Two examples of bankruptcy filings help remind investors how easy it is to pick the wrong stock. The first example is Bethlehem Steel. Bethlehem Steel was founded by legendary steel tycoon Charles Schwab in 1904 in Bethlehem, Pennsylvania. The company produced some of the nation’s first steel railroad rails, revolutionized high-rise building construction with the introduction of structural I-beams in 1908, and built the country’s first aircraft carrier in 1925. Landmarks such as the Golden Gate Bridge, the Chicago Merchandise Mart, Rockefeller Center and the U.S. Supreme Court were constructed with Bethlehem steel. Peacetime employment reached a peak of 157,000 workers in 1957, and profits hit a record $426 million in 1988 and in 2001 the mammoth steel company filed for Chapter 11 bankruptcy.

Bethlehem was one of the stocks in the Dow Jones Industrial Average for nearly 70 years until its replacement by Johnson & Johnson in 1997. Its stock price reached a peak of nearly $60 in late 1959, and remained in a broad trading range over the next 40 years as the firm struggled to improve its competitive position through various acquisitions, divestitures, and cost cuts.

Indeed, only three members of the original 30-stock Dow Average established in October 1928 are still included in 2005: General Electric, General Motors, and Standard Oil of New Jersey, now ExxonMobil.

Another example is Polaroid Corp., which was founded in 1937 by 28-year old Harvard dropout Edwin Land. Land was a brilliant physicist and tireless inventor who accumulated 535 patents by the time of his death in 1991 (second only to Thomas Edison). An early quest to solve the problem of headlight glare led to a patented process for polarized glass, and a variety of optical products for military and commercial use. The self-developing Polaroid Land camera he ultimately developed was a marketing sensation when introduced for $89.50 in 1948. A steady stream of improvements including instant color film stoked consumer interest in the 1950s and 1960s.

Figure 3-1

Polaroid shares were a favorite among aggressive investors, soaring more than 40-fold from their initial public offering in 1957 to an all-time high of $149.50 in 1972 ($74.75 adjusted for a subsequent two-for-one split).

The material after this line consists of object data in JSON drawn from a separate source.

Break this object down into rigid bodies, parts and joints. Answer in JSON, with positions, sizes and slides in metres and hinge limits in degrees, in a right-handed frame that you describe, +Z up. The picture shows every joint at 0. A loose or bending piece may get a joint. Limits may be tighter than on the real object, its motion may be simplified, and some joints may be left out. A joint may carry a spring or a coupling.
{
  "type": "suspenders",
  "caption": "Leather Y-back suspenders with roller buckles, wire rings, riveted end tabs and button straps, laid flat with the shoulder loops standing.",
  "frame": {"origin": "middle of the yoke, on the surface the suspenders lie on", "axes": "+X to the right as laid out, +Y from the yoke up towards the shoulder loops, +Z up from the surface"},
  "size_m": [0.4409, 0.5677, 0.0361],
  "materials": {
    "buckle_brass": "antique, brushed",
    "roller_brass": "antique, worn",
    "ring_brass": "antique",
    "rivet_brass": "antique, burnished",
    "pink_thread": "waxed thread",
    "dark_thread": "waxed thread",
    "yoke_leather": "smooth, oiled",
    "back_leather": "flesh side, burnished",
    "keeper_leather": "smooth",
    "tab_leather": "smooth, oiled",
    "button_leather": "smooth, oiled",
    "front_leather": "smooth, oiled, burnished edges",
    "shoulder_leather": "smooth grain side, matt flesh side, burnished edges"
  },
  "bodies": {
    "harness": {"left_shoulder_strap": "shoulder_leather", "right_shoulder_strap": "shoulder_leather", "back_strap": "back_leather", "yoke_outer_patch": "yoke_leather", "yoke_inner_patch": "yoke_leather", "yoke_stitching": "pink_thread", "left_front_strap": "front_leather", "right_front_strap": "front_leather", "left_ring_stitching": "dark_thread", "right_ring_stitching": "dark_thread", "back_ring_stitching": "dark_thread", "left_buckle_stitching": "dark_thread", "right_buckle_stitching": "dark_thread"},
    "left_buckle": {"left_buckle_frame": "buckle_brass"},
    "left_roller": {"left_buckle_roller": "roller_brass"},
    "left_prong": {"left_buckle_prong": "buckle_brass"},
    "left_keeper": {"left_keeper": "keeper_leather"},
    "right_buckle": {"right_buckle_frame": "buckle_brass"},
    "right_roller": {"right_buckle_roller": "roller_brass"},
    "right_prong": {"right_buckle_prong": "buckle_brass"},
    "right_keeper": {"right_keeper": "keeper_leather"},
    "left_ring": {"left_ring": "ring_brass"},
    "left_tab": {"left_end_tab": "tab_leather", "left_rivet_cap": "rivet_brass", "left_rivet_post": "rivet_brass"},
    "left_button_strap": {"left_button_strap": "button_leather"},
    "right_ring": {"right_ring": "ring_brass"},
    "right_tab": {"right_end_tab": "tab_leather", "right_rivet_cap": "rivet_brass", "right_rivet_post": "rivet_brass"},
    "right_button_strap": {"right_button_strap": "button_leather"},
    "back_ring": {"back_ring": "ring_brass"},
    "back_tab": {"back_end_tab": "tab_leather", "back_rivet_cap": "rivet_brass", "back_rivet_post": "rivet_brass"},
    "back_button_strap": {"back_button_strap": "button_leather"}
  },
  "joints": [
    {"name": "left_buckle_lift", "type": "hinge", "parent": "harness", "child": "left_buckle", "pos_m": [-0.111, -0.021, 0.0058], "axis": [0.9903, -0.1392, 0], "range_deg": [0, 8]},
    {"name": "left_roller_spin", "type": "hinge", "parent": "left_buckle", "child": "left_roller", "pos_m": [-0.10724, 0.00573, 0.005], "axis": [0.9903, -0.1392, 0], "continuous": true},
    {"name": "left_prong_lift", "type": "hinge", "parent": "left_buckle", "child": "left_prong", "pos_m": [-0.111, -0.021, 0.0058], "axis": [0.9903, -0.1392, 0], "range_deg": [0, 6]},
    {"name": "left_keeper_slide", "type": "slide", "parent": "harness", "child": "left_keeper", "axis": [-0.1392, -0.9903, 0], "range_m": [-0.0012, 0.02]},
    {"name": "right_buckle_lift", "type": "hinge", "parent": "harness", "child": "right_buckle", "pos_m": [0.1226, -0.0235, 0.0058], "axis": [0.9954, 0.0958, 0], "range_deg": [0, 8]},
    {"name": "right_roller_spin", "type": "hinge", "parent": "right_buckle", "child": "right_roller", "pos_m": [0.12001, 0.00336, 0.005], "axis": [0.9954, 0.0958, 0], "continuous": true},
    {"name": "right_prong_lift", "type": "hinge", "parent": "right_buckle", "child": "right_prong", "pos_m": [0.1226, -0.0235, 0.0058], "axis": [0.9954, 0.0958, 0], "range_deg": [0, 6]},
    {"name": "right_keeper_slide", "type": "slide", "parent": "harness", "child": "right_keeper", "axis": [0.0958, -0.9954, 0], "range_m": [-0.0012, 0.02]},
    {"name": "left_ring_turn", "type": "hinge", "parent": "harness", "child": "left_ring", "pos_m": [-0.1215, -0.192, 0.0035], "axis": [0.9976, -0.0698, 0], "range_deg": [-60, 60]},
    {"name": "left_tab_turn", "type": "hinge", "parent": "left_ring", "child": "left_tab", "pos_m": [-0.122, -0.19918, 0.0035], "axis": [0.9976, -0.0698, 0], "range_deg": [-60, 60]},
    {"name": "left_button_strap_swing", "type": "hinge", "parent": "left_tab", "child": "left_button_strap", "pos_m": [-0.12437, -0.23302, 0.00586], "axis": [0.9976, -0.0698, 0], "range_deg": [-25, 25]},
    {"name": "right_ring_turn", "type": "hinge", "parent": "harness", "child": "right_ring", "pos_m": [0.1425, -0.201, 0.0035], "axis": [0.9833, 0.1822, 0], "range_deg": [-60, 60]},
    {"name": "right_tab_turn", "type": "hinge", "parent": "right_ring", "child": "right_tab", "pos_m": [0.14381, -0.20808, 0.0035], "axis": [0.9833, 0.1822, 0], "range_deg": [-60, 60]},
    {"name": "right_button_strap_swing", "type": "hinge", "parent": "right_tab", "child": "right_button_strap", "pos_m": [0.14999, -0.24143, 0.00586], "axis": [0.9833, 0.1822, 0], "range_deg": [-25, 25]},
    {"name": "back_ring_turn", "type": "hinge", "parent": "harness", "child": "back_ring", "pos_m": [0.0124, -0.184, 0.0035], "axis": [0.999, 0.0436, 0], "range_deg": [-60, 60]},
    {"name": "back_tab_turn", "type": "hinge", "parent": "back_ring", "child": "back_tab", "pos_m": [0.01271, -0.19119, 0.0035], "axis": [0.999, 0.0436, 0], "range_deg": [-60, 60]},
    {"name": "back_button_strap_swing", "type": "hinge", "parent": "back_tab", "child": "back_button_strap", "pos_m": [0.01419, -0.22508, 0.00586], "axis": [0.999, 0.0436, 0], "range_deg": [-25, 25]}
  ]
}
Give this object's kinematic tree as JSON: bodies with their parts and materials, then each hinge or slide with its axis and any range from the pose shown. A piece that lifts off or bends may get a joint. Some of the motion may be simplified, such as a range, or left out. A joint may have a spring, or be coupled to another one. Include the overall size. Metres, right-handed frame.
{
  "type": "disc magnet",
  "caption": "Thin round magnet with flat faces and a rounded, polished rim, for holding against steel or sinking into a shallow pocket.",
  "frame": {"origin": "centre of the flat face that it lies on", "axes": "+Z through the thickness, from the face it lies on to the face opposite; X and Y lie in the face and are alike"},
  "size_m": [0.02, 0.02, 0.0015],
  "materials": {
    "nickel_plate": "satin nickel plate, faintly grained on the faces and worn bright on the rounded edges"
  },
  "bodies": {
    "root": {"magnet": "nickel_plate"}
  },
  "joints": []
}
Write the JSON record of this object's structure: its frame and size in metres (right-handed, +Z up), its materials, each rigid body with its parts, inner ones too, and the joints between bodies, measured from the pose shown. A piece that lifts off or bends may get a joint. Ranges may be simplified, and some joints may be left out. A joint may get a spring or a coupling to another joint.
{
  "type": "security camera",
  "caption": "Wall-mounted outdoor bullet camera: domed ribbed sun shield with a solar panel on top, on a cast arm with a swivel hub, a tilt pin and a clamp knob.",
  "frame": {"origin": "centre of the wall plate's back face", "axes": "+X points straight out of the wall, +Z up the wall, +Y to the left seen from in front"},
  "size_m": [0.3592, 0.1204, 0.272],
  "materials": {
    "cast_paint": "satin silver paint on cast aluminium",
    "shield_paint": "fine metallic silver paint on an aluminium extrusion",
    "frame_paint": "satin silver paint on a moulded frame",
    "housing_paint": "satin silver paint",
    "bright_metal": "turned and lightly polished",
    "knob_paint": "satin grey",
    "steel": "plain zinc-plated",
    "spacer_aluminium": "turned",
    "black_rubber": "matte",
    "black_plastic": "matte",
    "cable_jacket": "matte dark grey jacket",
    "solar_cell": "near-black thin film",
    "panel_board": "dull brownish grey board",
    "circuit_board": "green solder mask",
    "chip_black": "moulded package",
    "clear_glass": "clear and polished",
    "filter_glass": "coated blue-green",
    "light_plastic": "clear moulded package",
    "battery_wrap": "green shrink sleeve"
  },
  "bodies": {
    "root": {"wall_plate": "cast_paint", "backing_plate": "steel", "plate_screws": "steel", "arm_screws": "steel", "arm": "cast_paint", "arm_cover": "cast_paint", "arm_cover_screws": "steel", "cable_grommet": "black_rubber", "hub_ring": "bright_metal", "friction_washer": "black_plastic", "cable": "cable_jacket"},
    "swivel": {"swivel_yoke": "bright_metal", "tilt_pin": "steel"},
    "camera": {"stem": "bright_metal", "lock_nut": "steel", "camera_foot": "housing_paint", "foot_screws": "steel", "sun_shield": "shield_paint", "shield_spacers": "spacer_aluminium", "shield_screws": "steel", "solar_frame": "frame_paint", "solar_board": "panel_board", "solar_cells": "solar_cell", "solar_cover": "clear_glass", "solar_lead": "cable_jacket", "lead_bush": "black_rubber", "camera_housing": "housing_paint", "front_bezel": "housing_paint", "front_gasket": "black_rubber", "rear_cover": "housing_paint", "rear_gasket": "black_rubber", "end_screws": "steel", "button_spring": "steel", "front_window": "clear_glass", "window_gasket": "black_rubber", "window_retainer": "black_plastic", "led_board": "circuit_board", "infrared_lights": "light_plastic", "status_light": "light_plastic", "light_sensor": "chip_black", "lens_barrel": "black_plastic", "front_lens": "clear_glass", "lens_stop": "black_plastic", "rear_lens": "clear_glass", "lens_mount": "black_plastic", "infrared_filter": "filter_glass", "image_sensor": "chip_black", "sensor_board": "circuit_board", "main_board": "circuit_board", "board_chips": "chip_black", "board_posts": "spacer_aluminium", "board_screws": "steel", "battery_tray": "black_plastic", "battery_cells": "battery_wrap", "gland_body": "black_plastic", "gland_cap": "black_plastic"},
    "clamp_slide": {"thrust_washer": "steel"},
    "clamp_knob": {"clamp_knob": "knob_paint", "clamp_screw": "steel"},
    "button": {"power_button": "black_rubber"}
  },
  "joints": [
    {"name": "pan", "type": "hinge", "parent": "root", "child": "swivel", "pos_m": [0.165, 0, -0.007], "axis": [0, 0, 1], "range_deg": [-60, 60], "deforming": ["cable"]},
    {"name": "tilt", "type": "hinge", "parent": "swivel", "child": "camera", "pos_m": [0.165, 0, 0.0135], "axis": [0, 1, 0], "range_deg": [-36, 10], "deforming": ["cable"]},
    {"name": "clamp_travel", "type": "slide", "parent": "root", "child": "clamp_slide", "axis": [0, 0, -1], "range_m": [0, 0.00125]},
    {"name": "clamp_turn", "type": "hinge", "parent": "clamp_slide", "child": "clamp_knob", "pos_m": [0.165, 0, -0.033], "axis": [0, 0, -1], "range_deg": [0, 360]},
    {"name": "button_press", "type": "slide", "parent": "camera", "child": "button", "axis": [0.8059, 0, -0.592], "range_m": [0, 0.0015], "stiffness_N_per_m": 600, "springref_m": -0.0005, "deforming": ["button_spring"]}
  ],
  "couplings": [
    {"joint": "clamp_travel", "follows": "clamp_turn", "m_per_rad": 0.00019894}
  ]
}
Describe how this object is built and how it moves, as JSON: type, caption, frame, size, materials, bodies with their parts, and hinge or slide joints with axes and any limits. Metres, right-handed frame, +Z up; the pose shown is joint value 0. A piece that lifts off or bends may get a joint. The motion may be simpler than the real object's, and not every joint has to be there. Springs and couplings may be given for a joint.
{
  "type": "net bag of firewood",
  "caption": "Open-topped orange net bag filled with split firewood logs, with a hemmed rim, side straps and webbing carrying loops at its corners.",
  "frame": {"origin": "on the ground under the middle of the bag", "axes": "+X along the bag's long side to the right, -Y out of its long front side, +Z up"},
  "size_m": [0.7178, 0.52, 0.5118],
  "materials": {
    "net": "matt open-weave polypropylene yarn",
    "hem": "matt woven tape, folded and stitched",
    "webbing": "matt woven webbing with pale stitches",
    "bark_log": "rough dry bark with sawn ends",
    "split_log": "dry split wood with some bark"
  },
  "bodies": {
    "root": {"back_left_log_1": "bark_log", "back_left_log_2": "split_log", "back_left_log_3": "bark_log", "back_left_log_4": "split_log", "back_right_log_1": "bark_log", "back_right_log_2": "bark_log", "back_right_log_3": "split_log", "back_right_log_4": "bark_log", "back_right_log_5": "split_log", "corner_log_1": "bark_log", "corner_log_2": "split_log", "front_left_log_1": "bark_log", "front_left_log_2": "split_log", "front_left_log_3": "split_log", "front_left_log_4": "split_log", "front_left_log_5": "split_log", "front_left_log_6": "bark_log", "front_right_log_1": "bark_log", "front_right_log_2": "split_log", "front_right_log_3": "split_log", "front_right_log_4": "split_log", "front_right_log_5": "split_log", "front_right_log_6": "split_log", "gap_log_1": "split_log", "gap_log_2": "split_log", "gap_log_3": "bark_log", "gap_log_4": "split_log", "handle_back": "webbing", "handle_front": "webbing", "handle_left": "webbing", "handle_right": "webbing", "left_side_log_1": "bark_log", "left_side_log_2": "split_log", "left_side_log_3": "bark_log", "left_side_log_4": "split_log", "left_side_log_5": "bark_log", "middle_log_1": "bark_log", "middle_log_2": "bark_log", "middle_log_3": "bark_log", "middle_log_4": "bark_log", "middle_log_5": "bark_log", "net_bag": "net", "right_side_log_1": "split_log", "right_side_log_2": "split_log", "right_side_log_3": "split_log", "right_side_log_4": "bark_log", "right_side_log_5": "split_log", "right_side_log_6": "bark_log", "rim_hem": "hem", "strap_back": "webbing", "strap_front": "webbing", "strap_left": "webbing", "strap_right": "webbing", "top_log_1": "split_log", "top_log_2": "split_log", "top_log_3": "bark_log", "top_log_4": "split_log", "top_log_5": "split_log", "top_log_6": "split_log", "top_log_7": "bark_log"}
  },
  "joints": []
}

The SX-70 camera, which ejected prints that developed externally, was introduced the same year. In addition, there was talk of a forthcoming instant movie system.

What’s more, in 1991, a successful patent infringement lawsuit against Eastman Kodak appeared to vanquish the sole competitive threat in instant photography. But Polaroid was unable to capitalize on the $925 million judgment, and struggled to broaden its product line amidst the proliferation of inexpensive 35mm cameras, one-hour photo kiosks and digital photography. Eventually Polaroid filed for bankruptcy in 2001.

The moral of these stories is that success today does not ensure survival tomorrow; therefore, investors need to diversify so that these kinds of events will not destroy their portfolio.




In the book Creative Destruction, McKinsey & Company consultants Richard Foster and Sarah Kaplan researched the original S&P 500, which was created in 1957. The survival of companies is similar to the survival of mutual fund managers. Figure 3-1 shows that in the 41 years from 1957 to 1998, only 74 of the original 500 companies were still in existence and only 12 of those outperformed the S&P 500 Index over the 1957 to 1998 period. The study found that the odds of picking a winning stock that beat the S&P 500 Index was one in 42.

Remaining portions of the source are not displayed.